_Task instructions:_ Make an exact copy of the entries below.

▶

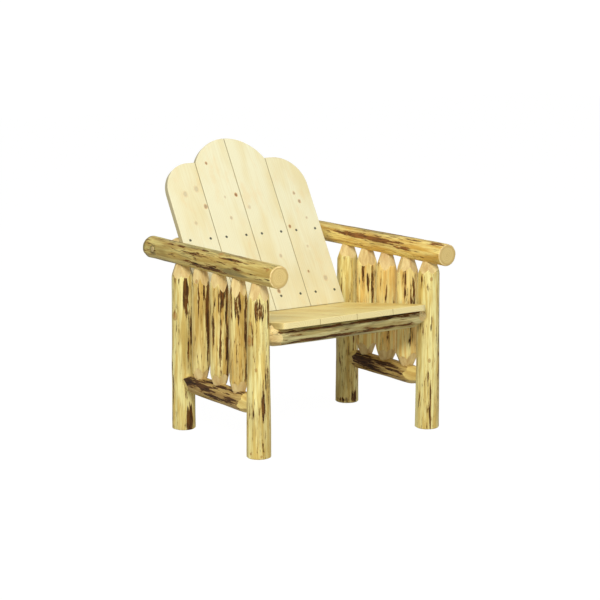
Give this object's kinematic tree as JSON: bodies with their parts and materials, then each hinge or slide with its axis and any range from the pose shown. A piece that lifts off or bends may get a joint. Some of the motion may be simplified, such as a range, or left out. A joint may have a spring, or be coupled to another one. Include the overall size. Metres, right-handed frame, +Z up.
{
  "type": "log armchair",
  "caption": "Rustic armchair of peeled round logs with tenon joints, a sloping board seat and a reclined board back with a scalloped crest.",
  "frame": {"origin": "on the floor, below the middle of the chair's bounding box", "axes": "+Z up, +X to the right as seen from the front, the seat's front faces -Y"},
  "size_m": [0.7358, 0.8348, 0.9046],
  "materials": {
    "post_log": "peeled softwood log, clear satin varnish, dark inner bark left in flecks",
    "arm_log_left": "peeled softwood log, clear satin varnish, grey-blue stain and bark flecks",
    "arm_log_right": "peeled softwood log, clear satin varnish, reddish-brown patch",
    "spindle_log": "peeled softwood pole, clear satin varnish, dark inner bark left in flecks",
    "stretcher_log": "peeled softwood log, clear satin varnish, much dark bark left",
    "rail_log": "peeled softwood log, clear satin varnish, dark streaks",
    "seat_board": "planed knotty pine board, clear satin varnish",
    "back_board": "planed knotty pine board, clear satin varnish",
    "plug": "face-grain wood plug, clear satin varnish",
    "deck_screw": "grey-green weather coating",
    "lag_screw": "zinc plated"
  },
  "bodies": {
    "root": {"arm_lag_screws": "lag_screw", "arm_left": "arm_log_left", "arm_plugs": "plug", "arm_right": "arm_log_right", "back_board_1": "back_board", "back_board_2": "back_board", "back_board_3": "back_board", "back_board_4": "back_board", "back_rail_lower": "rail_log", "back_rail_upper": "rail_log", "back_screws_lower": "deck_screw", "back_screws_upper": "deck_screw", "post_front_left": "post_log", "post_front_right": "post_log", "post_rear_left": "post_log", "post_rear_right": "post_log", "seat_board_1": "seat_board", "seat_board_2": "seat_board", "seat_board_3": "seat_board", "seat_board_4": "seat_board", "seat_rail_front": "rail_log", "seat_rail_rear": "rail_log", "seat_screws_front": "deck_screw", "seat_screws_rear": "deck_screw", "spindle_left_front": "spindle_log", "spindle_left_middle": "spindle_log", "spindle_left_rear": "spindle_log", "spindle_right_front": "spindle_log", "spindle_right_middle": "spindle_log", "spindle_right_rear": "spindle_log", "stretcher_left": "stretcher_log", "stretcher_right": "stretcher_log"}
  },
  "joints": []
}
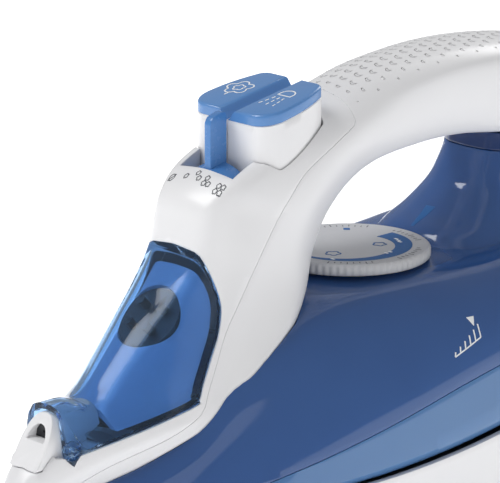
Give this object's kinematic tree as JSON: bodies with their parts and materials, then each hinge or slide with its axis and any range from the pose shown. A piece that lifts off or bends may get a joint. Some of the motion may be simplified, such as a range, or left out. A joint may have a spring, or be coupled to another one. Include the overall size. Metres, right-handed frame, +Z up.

◀

_Result:_
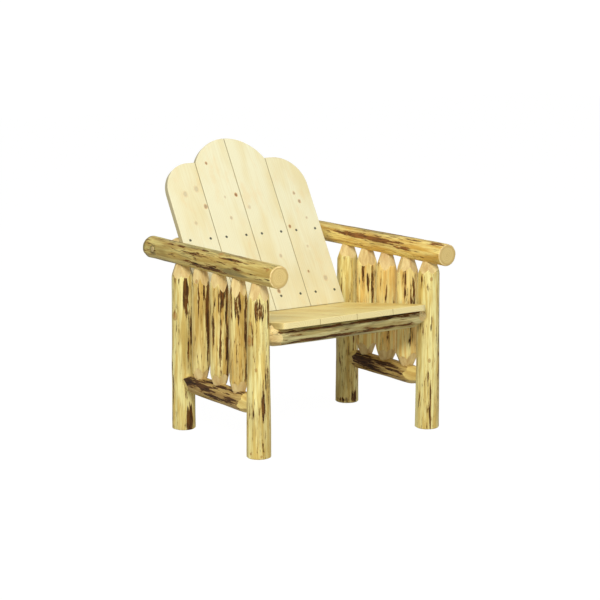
Give this object's kinematic tree as JSON: bodies with their parts and materials, then each hinge or slide with its axis and any range from the pose shown. A piece that lifts off or bends may get a joint. Some of the motion may be simplified, such as a range, or left out. A joint may have a spring, or be coupled to another one. Include the overall size. Metres, right-handed frame, +Z up.
{
  "type": "log armchair",
  "caption": "Rustic armchair of peeled round logs with tenon joints, a sloping board seat and a reclined board back with a scalloped crest.",
  "frame": {"origin": "on the floor, below the middle of the chair's bounding box", "axes": "+Z up, +X to the right as seen from the front, the seat's front faces -Y"},
  "size_m": [0.7358, 0.8348, 0.9046],
  "materials": {
    "post_log": "peeled softwood log, clear satin varnish, dark inner bark left in flecks",
    "arm_log_left": "peeled softwood log, clear satin varnish, grey-blue stain and bark flecks",
    "arm_log_right": "peeled softwood log, clear satin varnish, reddish-brown patch",
    "spindle_log": "peeled softwood pole, clear satin varnish, dark inner bark left in flecks",
    "stretcher_log": "peeled softwood log, clear satin varnish, much dark bark left",
    "rail_log": "peeled softwood log, clear satin varnish, dark streaks",
    "seat_board": "planed knotty pine board, clear satin varnish",
    "back_board": "planed knotty pine board, clear satin varnish",
    "plug": "face-grain wood plug, clear satin varnish",
    "deck_screw": "grey-green weather coating",
    "lag_screw": "zinc plated"
  },
  "bodies": {
    "root": {"arm_lag_screws": "lag_screw", "arm_left": "arm_log_left", "arm_plugs": "plug", "arm_right": "arm_log_right", "back_board_1": "back_board", "back_board_2": "back_board", "back_board_3": "back_board", "back_board_4": "back_board", "back_rail_lower": "rail_log", "back_rail_upper": "rail_log", "back_screws_lower": "deck_screw", "back_screws_upper": "deck_screw", "post_front_left": "post_log", "post_front_right": "post_log", "post_rear_left": "post_log", "post_rear_right": "post_log", "seat_board_1": "seat_board", "seat_board_2": "seat_board", "seat_board_3": "seat_board", "seat_board_4": "seat_board", "seat_rail_front": "rail_log", "seat_rail_rear": "rail_log", "seat_screws_front": "deck_screw", "seat_screws_rear": "deck_screw", "spindle_left_front": "spindle_log", "spindle_left_middle": "spindle_log", "spindle_left_rear": "spindle_log", "spindle_right_front": "spindle_log", "spindle_right_middle": "spindle_log", "spindle_right_rear": "spindle_log", "stretcher_left": "stretcher_log", "stretcher_right": "stretcher_log"}
  },
  "joints": []
}
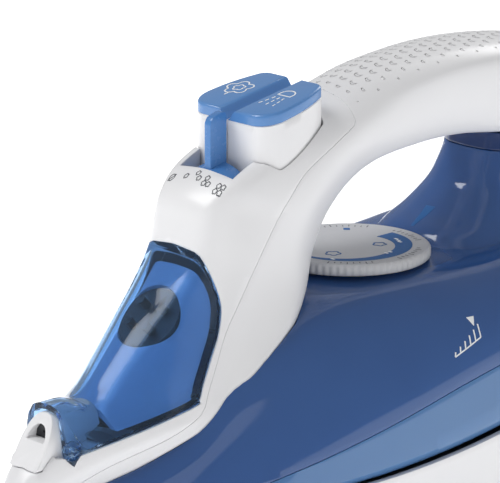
Give this object's kinematic tree as JSON: bodies with their parts and materials, then each hinge or slide with its axis and any range from the pose shown. A piece that lifts off or bends may get a joint. Some of the motion may be simplified, such as a range, or left out. A joint may have a spring, or be coupled to another one. Include the overall size. Metres, right-handed frame, +Z up.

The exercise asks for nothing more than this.